To do: Repeat each line of the material exactly.

Raw data:
#####

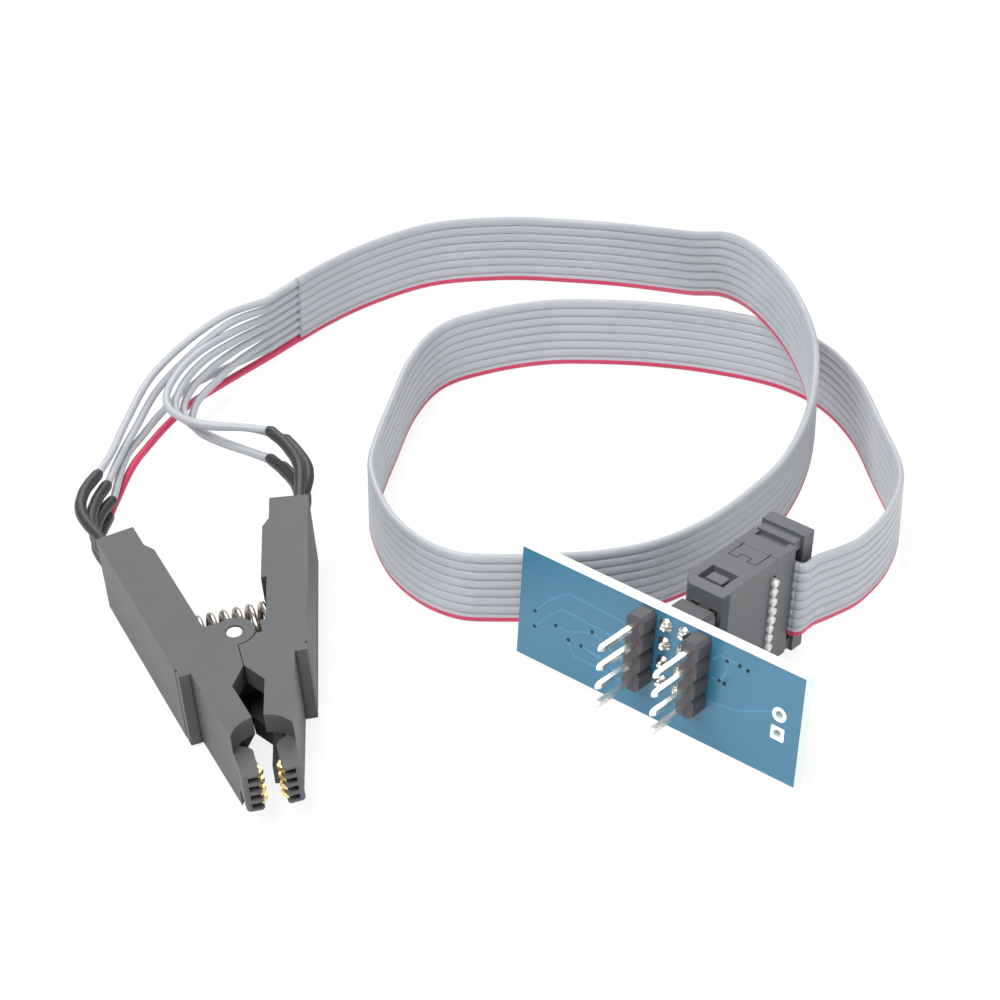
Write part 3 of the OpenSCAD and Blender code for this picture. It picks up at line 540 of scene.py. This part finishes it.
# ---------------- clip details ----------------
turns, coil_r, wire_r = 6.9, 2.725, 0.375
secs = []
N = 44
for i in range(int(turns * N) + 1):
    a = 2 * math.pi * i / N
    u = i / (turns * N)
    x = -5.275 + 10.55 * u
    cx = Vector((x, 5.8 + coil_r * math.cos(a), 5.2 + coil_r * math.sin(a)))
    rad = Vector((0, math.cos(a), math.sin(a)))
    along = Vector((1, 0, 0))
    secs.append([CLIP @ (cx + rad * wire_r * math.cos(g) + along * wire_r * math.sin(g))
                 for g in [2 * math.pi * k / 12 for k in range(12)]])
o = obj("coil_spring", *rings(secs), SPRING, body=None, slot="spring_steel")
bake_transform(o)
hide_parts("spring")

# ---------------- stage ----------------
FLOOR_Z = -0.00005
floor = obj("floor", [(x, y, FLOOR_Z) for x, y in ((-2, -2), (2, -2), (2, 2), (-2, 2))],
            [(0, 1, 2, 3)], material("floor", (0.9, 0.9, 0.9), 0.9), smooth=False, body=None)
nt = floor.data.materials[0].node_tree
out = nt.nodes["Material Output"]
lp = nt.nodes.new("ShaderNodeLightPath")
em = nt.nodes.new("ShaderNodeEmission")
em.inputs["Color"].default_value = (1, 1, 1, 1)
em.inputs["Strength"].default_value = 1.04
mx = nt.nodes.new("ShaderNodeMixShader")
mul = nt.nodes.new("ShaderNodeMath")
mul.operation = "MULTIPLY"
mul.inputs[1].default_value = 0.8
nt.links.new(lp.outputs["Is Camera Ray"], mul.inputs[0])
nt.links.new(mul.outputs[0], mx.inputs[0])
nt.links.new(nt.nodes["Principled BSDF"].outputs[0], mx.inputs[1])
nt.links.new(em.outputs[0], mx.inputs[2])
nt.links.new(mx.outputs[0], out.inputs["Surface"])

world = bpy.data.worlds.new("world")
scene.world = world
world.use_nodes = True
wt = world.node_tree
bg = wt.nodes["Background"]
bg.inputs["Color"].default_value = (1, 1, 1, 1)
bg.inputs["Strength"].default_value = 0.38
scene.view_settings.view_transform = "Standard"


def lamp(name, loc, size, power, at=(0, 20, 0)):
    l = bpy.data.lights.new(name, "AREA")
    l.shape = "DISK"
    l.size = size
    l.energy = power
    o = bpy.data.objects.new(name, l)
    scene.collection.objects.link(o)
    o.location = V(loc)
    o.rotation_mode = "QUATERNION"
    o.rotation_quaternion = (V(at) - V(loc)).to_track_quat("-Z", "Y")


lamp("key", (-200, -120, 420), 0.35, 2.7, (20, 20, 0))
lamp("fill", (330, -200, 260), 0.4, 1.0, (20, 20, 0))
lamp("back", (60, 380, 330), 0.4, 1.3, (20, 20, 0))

#####

Task response:
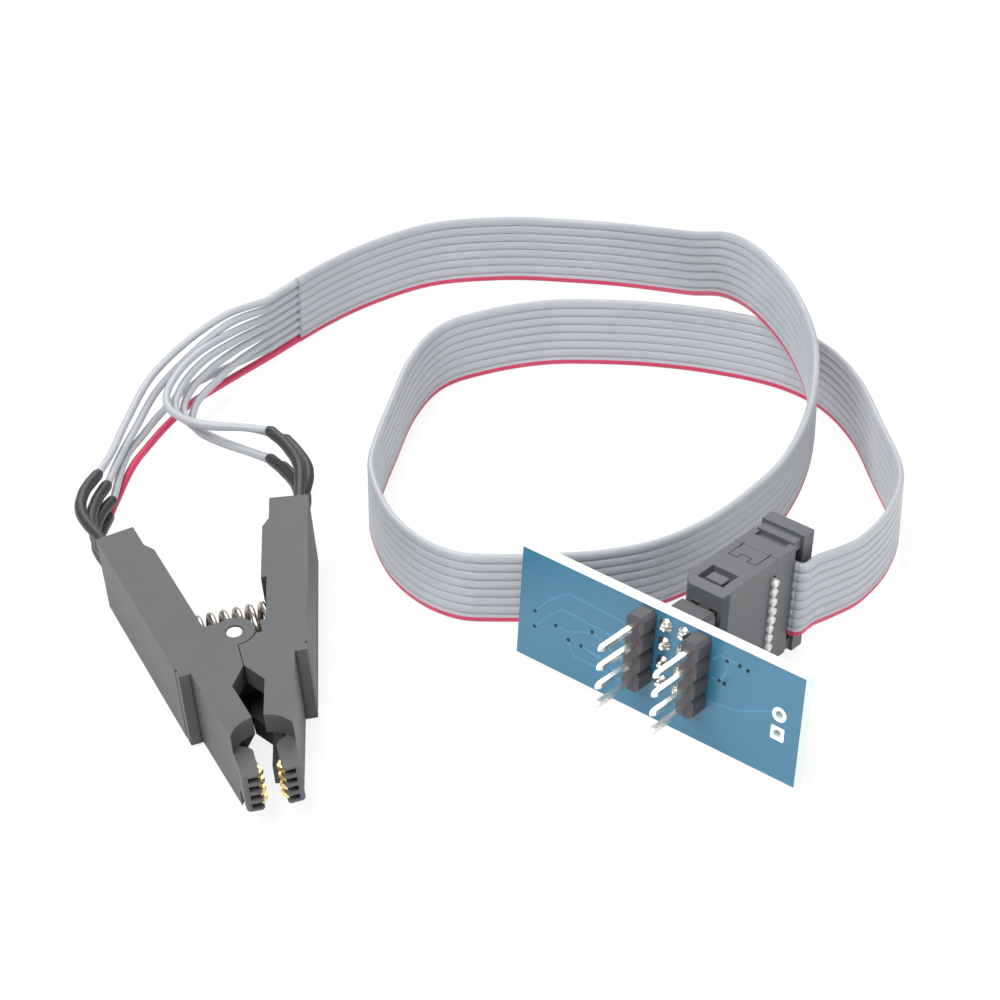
Write part 3 of the OpenSCAD and Blender code for this picture. It picks up at line 540 of scene.py. This part finishes it.
# ---------------- clip details ----------------
turns, coil_r, wire_r = 6.9, 2.725, 0.375
secs = []
N = 44
for i in range(int(turns * N) + 1):
    a = 2 * math.pi * i / N
    u = i / (turns * N)
    x = -5.275 + 10.55 * u
    cx = Vector((x, 5.8 + coil_r * math.cos(a), 5.2 + coil_r * math.sin(a)))
    rad = Vector((0, math.cos(a), math.sin(a)))
    along = Vector((1, 0, 0))
    secs.append([CLIP @ (cx + rad * wire_r * math.cos(g) + along * wire_r * math.sin(g))
                 for g in [2 * math.pi * k / 12 for k in range(12)]])
o = obj("coil_spring", *rings(secs), SPRING, body=None, slot="spring_steel")
bake_transform(o)
hide_parts("spring")

# ---------------- stage ----------------
FLOOR_Z = -0.00005
floor = obj("floor", [(x, y, FLOOR_Z) for x, y in ((-2, -2), (2, -2), (2, 2), (-2, 2))],
            [(0, 1, 2, 3)], material("floor", (0.9, 0.9, 0.9), 0.9), smooth=False, body=None)
nt = floor.data.materials[0].node_tree
out = nt.nodes["Material Output"]
lp = nt.nodes.new("ShaderNodeLightPath")
em = nt.nodes.new("ShaderNodeEmission")
em.inputs["Color"].default_value = (1, 1, 1, 1)
em.inputs["Strength"].default_value = 1.04
mx = nt.nodes.new("ShaderNodeMixShader")
mul = nt.nodes.new("ShaderNodeMath")
mul.operation = "MULTIPLY"
mul.inputs[1].default_value = 0.8
nt.links.new(lp.outputs["Is Camera Ray"], mul.inputs[0])
nt.links.new(mul.outputs[0], mx.inputs[0])
nt.links.new(nt.nodes["Principled BSDF"].outputs[0], mx.inputs[1])
nt.links.new(em.outputs[0], mx.inputs[2])
nt.links.new(mx.outputs[0], out.inputs["Surface"])

world = bpy.data.worlds.new("world")
scene.world = world
world.use_nodes = True
wt = world.node_tree
bg = wt.nodes["Background"]
bg.inputs["Color"].default_value = (1, 1, 1, 1)
bg.inputs["Strength"].default_value = 0.38
scene.view_settings.view_transform = "Standard"


def lamp(name, loc, size, power, at=(0, 20, 0)):
    l = bpy.data.lights.new(name, "AREA")
    l.shape = "DISK"
    l.size = size
    l.energy = power
    o = bpy.data.objects.new(name, l)
    scene.collection.objects.link(o)
    o.location = V(loc)
    o.rotation_mode = "QUATERNION"
    o.rotation_quaternion = (V(at) - V(loc)).to_track_quat("-Z", "Y")


lamp("key", (-200, -120, 420), 0.35, 2.7, (20, 20, 0))
lamp("fill", (330, -200, 260), 0.4, 1.0, (20, 20, 0))
lamp("back", (60, 380, 330), 0.4, 1.3, (20, 20, 0))